Chenapou is a peaceful place, and sitting out on the steps at night to eat our dinner, beneath a starry sky, watching the flashes of distant lightening illuminating the horizon, is a real contrast to the hectic and noisy job of a primary 2 teacher. Instead of twenty voices shouting “Sir! Sir!” all we can hear are the noises of the jungle, the insects and the birds. Around us in the darkness little pinpricks of light appear and disappear; the fireflies going about their lives.
We are invaders here, as humans. However hard the village tries to claim this land as it’s own, the forest will always find its way in. The plants and animals see no boundary between jungle and village. Everywhere you look, there is life.

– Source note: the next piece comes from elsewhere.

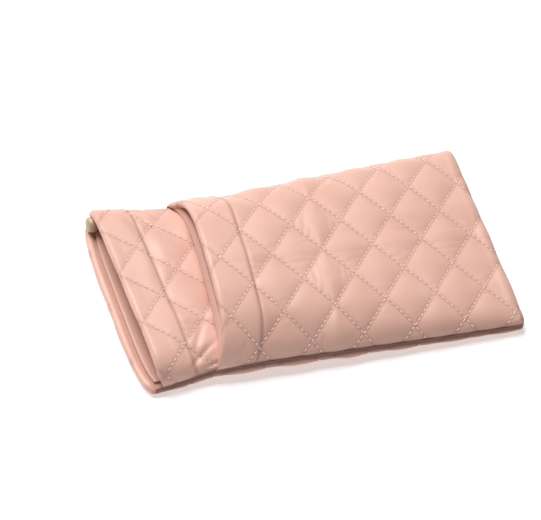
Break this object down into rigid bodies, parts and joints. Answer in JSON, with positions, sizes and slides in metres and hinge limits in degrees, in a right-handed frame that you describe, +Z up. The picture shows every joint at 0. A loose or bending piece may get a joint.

Every patch of land that is not regularly cleared is thick with vegetation, every trail is narrow and lines by towering trees on either side. The houses are hidden away in all directions with large tracts of wilderness between them.
We occupy the left hand side of this building. |
Wall, partially cleaned. |
Next to one of the doors we have a long table at which I'm writing, and a couple of slat windows which can be tilted to shut out or allow in the breeze. The main part of the room is large enough to be furnished with a desk, a bench and a rocking chair. This chair feels almost unbearably uncomfortable however, and I whack my shins on it every time I walk past. Above head height the room is criss-crossed by three washing lines.
The kitchen is now reasonably clean and well equipped, after some intensive scrubbing and picking up a box of crockery left behind at the shop by last year's volunteers. We have the luxury of our new wok that we bought in Georgetown too, making cooking pancakes and doing the washing up a lot easier. The more we contemplate the length of time we are here for, the smaller and smaller our food supplies are starting to look. We are cooking breakfast and dinner for ourselves, and find the only difficulty is lighting the smelly, sooty old kerosene stove, on which the adjustment knob is stuck.
Our bedrooms are the only parts of the house that still need to be washed down with bleach, and their floors and the only floors that still need all of the grime and dust brushed out from the cracks between the floorboards. They now feel horribly dirty compared to the rest of the house!
We sleep in our hammocks, stretched diagonally across the bedrooms over the top of the beds, now without their dirty looking mattresses, which we have banished to the empty part of the house next door. At night it gets quite cool and we tuck into our sleeping bags. This is blissful compared to sweating through the night as we did in Georgetown.
Ben is finishing off the task of cleaning the bathroom, which he has been working at diligently for most of the day. The room consists of a toilet (pearly white after cleaning, but the seat is broken) and a washing area with some buckets. I much prefer bathing in the river.
After a hot day's work at school, there is nothing more relaxing and refreshing than a dip in the cool water of the Potaro, and looking up and own to the endless rainforest around you, listening to the incredible sounds, feeling so free and distant from your old city life.
The people of Chenapou have already made us feel welcome. We have so far been gifted a bunch of bananas, a sour apple (nothing like our apples) and a couple of pears (more like an avocado). Lots of people in the village keep pet parrots and other colourful birds. Last Friday afternoon, whilst Ben and I tried our first bit of Cassiri, the local staple drink made from cassava, we met a green parrot who seemed to be able to say my name after a little training. The people also keep many chickens; the cockerels wake us up every morning, then peck around the yard for scraps of food. There are pet dogs, too, but they look dreadfully underfed.